Shares of Palo Alto Networks (PANW 2.03%) rose 16.6% in August of 2018, according to data from S&P Global Market Intelligence. With little real news to lean on during the month, investors simply looked ahead to early September's fourth-quarter report.
The network security expert saw nearly total radio silence from Wall Street players in August, but analyst firm Oppenheimer did publish a bullish report on the 24th. In it, the firm outlined strong channel checks and healthy customer interest in Palo Alto's latest range of firewall appliances.

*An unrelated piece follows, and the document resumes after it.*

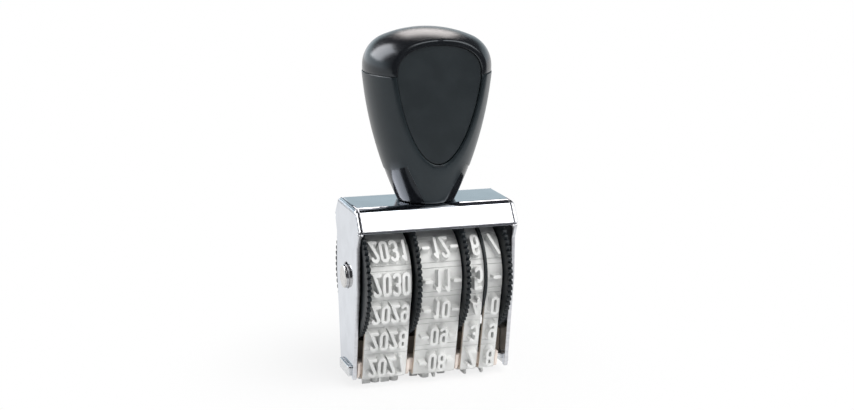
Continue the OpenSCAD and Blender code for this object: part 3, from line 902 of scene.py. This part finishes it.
class STAMP_OT_frame(bpy.types.Operator):
    """Finish the sheet frame, the axle, the bar and the handle's screw"""
    bl_idname = "stamp.frame"
    bl_label = "Frame and axle"

    def execute(self, context):
        sheet = finish_solid(sheet_frame(), "sheet_frame", "frame_steel", 0.22,
                             segments=3, edge_finish="cut_steel")
        for face in sheet.data.polygons:
            x, z = abs(face.center.x) / MM, face.center.z / MM
            cheek_edge = abs(face.normal.x) < 0.3 and x > FRAME_HALF - SHEET and z < CHEEK_TOP
            if cheek_edge or face.normal.z < -0.6 and z > SEAM_FOOT:
                face.material_index = 1
        stand_for(sheet, "frame")
        stand_for(rounded_copy("axle", "axle_steel", 0.1), "axle")
        stand_for(rounded_copy("bridge_bar", "bar_steel", 0.12), "bridge_bar")
        for node in ("handle_screw", "screw_washer"):
            dress(node, "bar_steel")
        return {"FINISHED"}


class STAMP_OT_wheels(bpy.types.Operator):
    """Finish the setting wheels, the divider and the spacer"""
    bl_idname = "stamp.wheels"
    bl_label = "Setting wheels"

    def execute(self, context):
        for name in ("year", "month", "tens", "units"):
            wheel = rounded_copy(name + "_wheel", "wheel_plastic", 0.04, deeper_gaps)
            stand_for(wheel, name + "_wheel", name + "_setting")
        for node in ("divider", "spacer"):
            dress(node, "wheel_plastic")
        return {"FINISHED"}


class STAMP_OT_bands(bpy.types.Operator):
    """Build the rubber bands with their raised type"""
    bl_idname = "stamp.bands"
    bl_label = "Type bands"

    def execute(self, context):
        settings = context.scene.stamp_type
        for node, texts in (("year_band", YEARS), ("month_band", MONTHS), ("tens_band", TENS),
                            ("units_band", UNITS)):
            low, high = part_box(node)
            width, middle = (high.x - low.x) / MM, (high.x + low.x) / 2 / MM
            stand_for(build_band(node + "_type", width, middle, texts, settings), node)
        return {"FINISHED"}


class STAMP_OT_bridge(bpy.types.Operator):
    """Finish the moulded bridge at the foot"""
    bl_idname = "stamp.bridge"
    bl_label = "Bridge"

    def execute(self, context):
        bridge = rounded_copy("bridge", "bridge_plastic", 0.1)
        # The web above the bar, between the bands, is painted dark: painted shade on the beige
        # plastic.
        bridge.data.materials.append(finishes()["painted_shade_web"])
        for face in bridge.data.polygons:
            if abs(face.center.y) < WEB_HALF * MM and face.center.z > WEB_FOOT * MM:
                face.material_index = 1
        stand_for(bridge, "bridge")
        return {"FINISHED"}


class STAMP_OT_handle(bpy.types.Operator):
    """Finish the handle"""
    bl_idname = "stamp.handle"
    bl_label = "Handle"

    def execute(self, context):
        stand_for(finish_solid(handle_body(), "grip", "handle_satin", 0, 35), "handle_body")
        collar = finish_solid(neck_collar(), "neck_collar", "polished_neck", 0, 35)
        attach(collar, "stand")
        stand_for(finish_solid(handle_cap(), "cap", "handle_gloss", 0, 35), "handle_cap")
        for node, side in (("front_panel", -1), ("rear_panel", 1)):
            reach = sorted((side * (PANEL_FACE - PANEL_T + PANEL_GAP), side * PANEL_FACE))
            plate = prism(panel_outline(PANEL_GAP), "Y", *reach)
            stand_for(finish_solid(plate, node + "_plate", "panel_satin", 0.1), node)
        return {"FINISHED"}


# ---- stage
# The camera's azimuth, elevation and roll in degrees, the point it looks at and how far away it
# stands, in millimetres, and its lens and sensor.
CAMERA_TURNS = (17.847, 12.718, 0.425)
CAMERA_TARGET, CAMERA_DISTANCE = (0.279, 0, 34.461), 306.92
CAMERA_LENS, CAMERA_SENSOR = 66.34, 36

# The lamps' azimuth, elevation, size in millimetres, radiance and colour. The two cards are
# there for reflections, and don't light matt surfaces.
KEY = (146, 48, 420, 3.6, (1, 0.99, 0.97))
CARDS = {"rear_card": (18, 35, 150, 4.2, (1, 0.93, 0.90)),
         "left_card": (-52, 36, 290, 6.5, (1, 0.98, 1))}
LAMP_DISTANCE, LAMP_AIM = 450, Vector((0, 0, 34))

# The world: its even light, and what gloss shows, which is a dark room with a wall at the rear.
# The wall's colours go up by the height of a direction, and its left is brighter.
EVEN_COLOUR, EVEN_STRENGTH = (0.95, 0.97, 1), 0.47
DARK_ROOM = (0.04, 0.04, 0.045)
WALL = ((0.1, (0.78, 0.86, 0.92)), (0.21, (0.52, 0.62, 0.66)), (0.31, (0.44, 0.52, 0.56)))
WALL_FOOT, WALL_TOP = (0.92, 0.96, 1), 0.34
WALL_SIDES = (-0.15, 0.3)
LEFT_SPAN, LEFT_BRIGHTNESS = (-0.1, 0.25), (1.7, 1)

# The floor's half width in millimetres, and in metres where its shadow fades from the stamp
# outwards and where it ends in gloss.
FLOOR_HALF, FLOOR_COLOUR = 3000, (0.93, 0.93, 0.93)
SHADOW_SPAN, SHADOW_FADE = (0.015, 0.055), (0.8, 1)
TABLE_EDGE = (-0.2, -0.09)


class STAMP_OT_stage(bpy.types.Operator):
    """Set up the floor, the lights and the camera"""
    bl_idname = "stamp.stage"
    bl_label = "Stage"

    def execute(self, context):
        camera_data = bpy.data.cameras.new("camera")
        camera_data.sensor_width = CAMERA_SENSOR
        camera_data.lens = CAMERA_LENS
        camera_data.clip_start = 0.01
        camera = put_in_scene("camera", camera_data)
        azimuth, elevation, roll = (math.radians(v) for v in CAMERA_TURNS)
        back = Vector((-math.sin(azimuth) * math.cos(elevation),
                       -math.cos(azimuth) * math.cos(elevation), math.sin(elevation)))
        side = (-back).cross(Vector((0, 0, 1))).normalized()
        up = side.cross(-back)
        right = math.cos(roll) * side + math.sin(roll) * up
        top = -math.sin(roll) * side + math.cos(roll) * up
        place = (Vector(CAMERA_TARGET) + CAMERA_DISTANCE * back) * MM
        turn = Matrix((right, top, back)).transposed().to_4x4()
        camera.matrix_world = Matrix.Translation(place) @ turn
        bpy.context.scene.camera = camera

        bpy.context.scene.view_settings.view_transform = "Standard"
        corners = [(x * FLOOR_HALF, y * FLOOR_HALF, 0)
                   for x, y in ((-1, -1), (1, -1), (1, 1), (-1, 1))]
        floor = new_object("floor", corners, [(0, 1, 2, 3)])
        floor.data.materials.append(pale_floor())
        studio_world()
        soft_light("key", *KEY)
        for name, card in CARDS.items():
            soft_light(name, *card).visible_diffuse = False
        return {"FINISHED"}


def studio_world():
    """White to the camera, an even soft light on matt surfaces, and in gloss a pale wall behind
    the stamp that is brighter on the left and ends above the horizon, in a dark room."""
    world = bpy.data.worlds.new("studio")
    world.use_nodes = True
    bpy.context.scene.world = world
    tree = world.node_tree
    even = tree.nodes["Background"]
    even.inputs["Color"].default_value = (*EVEN_COLOUR, 1)
    even.inputs["Strength"].default_value = EVEN_STRENGTH
    wall = tree.nodes.new("ShaderNodeBackground")
    way = tree.nodes.new("ShaderNodeTexCoord")
    parts = tree.nodes.new("ShaderNodeSeparateXYZ")
    tree.links.new(way.outputs["Generated"], parts.inputs["Vector"])
    colours = tree.nodes.new("ShaderNodeValToRGB")
    stops = colours.color_ramp.elements
    stops[0].position, stops[0].color = 0.0, (*WALL_FOOT, 1)
    stops[1].position, stops[1].color = WALL_TOP, (*DARK_ROOM, 1)
    for position, colour in WALL:
        stop = stops.new(position)
        stop.color = (*colour, 1)
    tree.links.new(parts.outputs["Z"], colours.inputs["Fac"])
    room = tree.nodes.new("ShaderNodeMix")
    room.data_type = "RGBA"
    room.inputs["A"].default_value = (*DARK_ROOM, 1)
    tree.links.new(eased(tree, parts.outputs["Y"], WALL_SIDES, (0, 1)), room.inputs["Factor"])
    lit = tree.nodes.new("ShaderNodeVectorMath")
    lit.operation = "SCALE"
    tree.links.new(colours.outputs["Color"], lit.inputs["Vector"])
    tree.links.new(eased(tree, parts.outputs["X"], LEFT_SPAN, LEFT_BRIGHTNESS),
                   lit.inputs["Scale"])
    tree.links.new(lit.outputs["Vector"], room.inputs["B"])
    tree.links.new(room.outputs["Result"], wall.inputs["Color"])
    white = tree.nodes.new("ShaderNodeBackground")
    white.inputs["Color"].default_value = (1, 1, 1, 1)
    gloss = ray_mix(tree, ("Is Glossy Ray",), even.outputs["Background"],
                    wall.outputs["Background"])
    seen = ray_mix(tree, ("Is Camera Ray", "Is Transmission Ray"), gloss,
                   white.outputs["Background"])
    tree.links.new(seen, tree.nodes["World Output"].inputs["Surface"])


def ray_mix(tree, kinds, usual, seen):
    """One shader where rays of the named kinds look, and the usual one for all others."""
    path = tree.nodes.new("ShaderNodeLightPath")
    factor = path.outputs[kinds[0]]
    for kind in kinds[1:]:
        either = tree.nodes.new("ShaderNodeMath")
        either.operation = "MAXIMUM"
        tree.links.new(factor, either.inputs[0])
        tree.links.new(path.outputs[kind], either.inputs[1])
        factor = either.outputs[0]
    return shader_mix(tree, factor, usual, seen)


def pale_floor():
    """A matt floor that takes the stamp's shadow near it and runs out into plain white. In gloss
    it ends in front of the stamp, as a table does."""
    material, tree, shader, place = node_material("pale_floor")
    shader.inputs["Base Color"].default_value = (*FLOOR_COLOUR, 1)
    shader.inputs["Roughness"].default_value = 1
    shader.inputs["Specular IOR Level"].default_value = 0
    white = tree.nodes.new("ShaderNodeEmission")
    length = tree.nodes.new("ShaderNodeVectorMath")
    length.operation = "LENGTH"
    tree.links.new(place, length.inputs[0])
    fade = shader_mix(tree, eased(tree, length.outputs["Value"], SHADOW_SPAN, SHADOW_FADE),
                      shader.outputs["BSDF"], white.outputs["Emission"])
    parts = tree.nodes.new("ShaderNodeSeparateXYZ")
    tree.links.new(place, parts.inputs["Vector"])
    room = tree.nodes.new("ShaderNodeEmission")
    room.inputs["Color"].default_value = (*DARK_ROOM, 1)
    table = shader_mix(tree, eased(tree, parts.outputs["Y"], TABLE_EDGE, (0, 1)),
                       room.outputs["Emission"], fade)
    gloss = ray_mix(tree, ("Is Glossy Ray",), shader.outputs["BSDF"], table)
    seen = ray_mix(tree, ("Is Camera Ray", "Is Transmission Ray"), gloss, fade)
    tree.links.new(seen, tree.nodes["Material Output"].inputs["Surface"])
    return material


def soft_light(name, azimuth, elevation, size, radiance, colour):
    """A square lamp that faces the stamp, seen at an azimuth from the rear towards the right
    and an elevation, with its size in millimetres and its surface's radiance."""
    turn, lift = math.radians(azimuth), math.radians(elevation)
    way = Vector((math.sin(turn) * math.cos(lift), math.cos(turn) * math.cos(lift),
                  math.sin(lift)))
    data = bpy.data.lights.new(name, "AREA")
    data.size = size * MM
    data.energy = radiance * math.pi * data.size ** 2
    data.color = colour
    lamp = put_in_scene(name, data)
    place = LAMP_AIM + way * LAMP_DISTANCE
    lamp.matrix_world = (Matrix.Translation(place * MM)
                         @ (-way).to_track_quat("-Z", "Y").to_matrix().to_4x4())
    lamp.visible_camera = False
    return lamp


OPERATORS = (STAMP_OT_frame, STAMP_OT_wheels, STAMP_OT_bands, STAMP_OT_bridge, STAMP_OT_handle,
             STAMP_OT_stage)


class STAMP_PT_sidebar(bpy.types.Panel):
    """The stamp's steps and settings"""
    bl_label = "Date Stamp"
    bl_idname = "STAMP_PT_sidebar"
    bl_space_type = "VIEW_3D"
    bl_region_type = "UI"
    bl_category = "Date Stamp"

    def draw(self, context):
        for group in (context.scene.stamp_type, context.scene.stamp_finish):
            for name in group.__annotations__:
                self.layout.prop(group, name)
        for operator in OPERATORS:
            self.layout.operator(operator.bl_idname)


CLASSES = (TypeSettings, FinishSettings, *OPERATORS, STAMP_PT_sidebar)


def register():
    for cls in CLASSES:
        bpy.utils.register_class(cls)
    bpy.types.Scene.stamp_type = PointerProperty(type=TypeSettings)
    bpy.types.Scene.stamp_finish = PointerProperty(type=FinishSettings)


def unregister():
    del bpy.types.Scene.stamp_finish
    del bpy.types.Scene.stamp_type
    for cls in reversed(CLASSES):
        bpy.utils.unregister_class(cls)


def main():
    register()
    bpy.ops.stamp.frame()
    bpy.ops.stamp.wheels()
    bpy.ops.stamp.bands()
    bpy.ops.stamp.bridge()
    bpy.ops.stamp.handle()
    bpy.ops.stamp.stage()


if __name__ == "__main__":
    main()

The firm expected a report strong enough to lift Palo Alto's valuation multiples into a higher orbit.
The actual report delivered on Oppenheimer's hopes, beating Wall Street's consensus estimates across the board with a side of optimistic guidance for the first quarter of fiscal year 2019.

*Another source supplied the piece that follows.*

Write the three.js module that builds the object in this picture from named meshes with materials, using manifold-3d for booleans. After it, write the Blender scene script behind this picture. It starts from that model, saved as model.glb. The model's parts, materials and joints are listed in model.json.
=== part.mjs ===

Cybersecurity is a hot industry these days, and Palo Alto Networks is a proven leader in that sector. That being said, the stock trades at nosebleed valuation ratios, and I'm not convinced that the market can stomach much higher price-to-cash flow or price-to-sales multiples -- and we can't even talk about plain old P/E ratios until Palo Alto can start delivering consistently positive earnings.
So what we have here is a classic hypergrowth stock, marrying skyrocketing revenue gains to sky-high valuation multiples. The combination is a little rich for my own blood, but Palo Alto investors can hardly complain about a market-stomping gain of 64% over the last 52 weeks.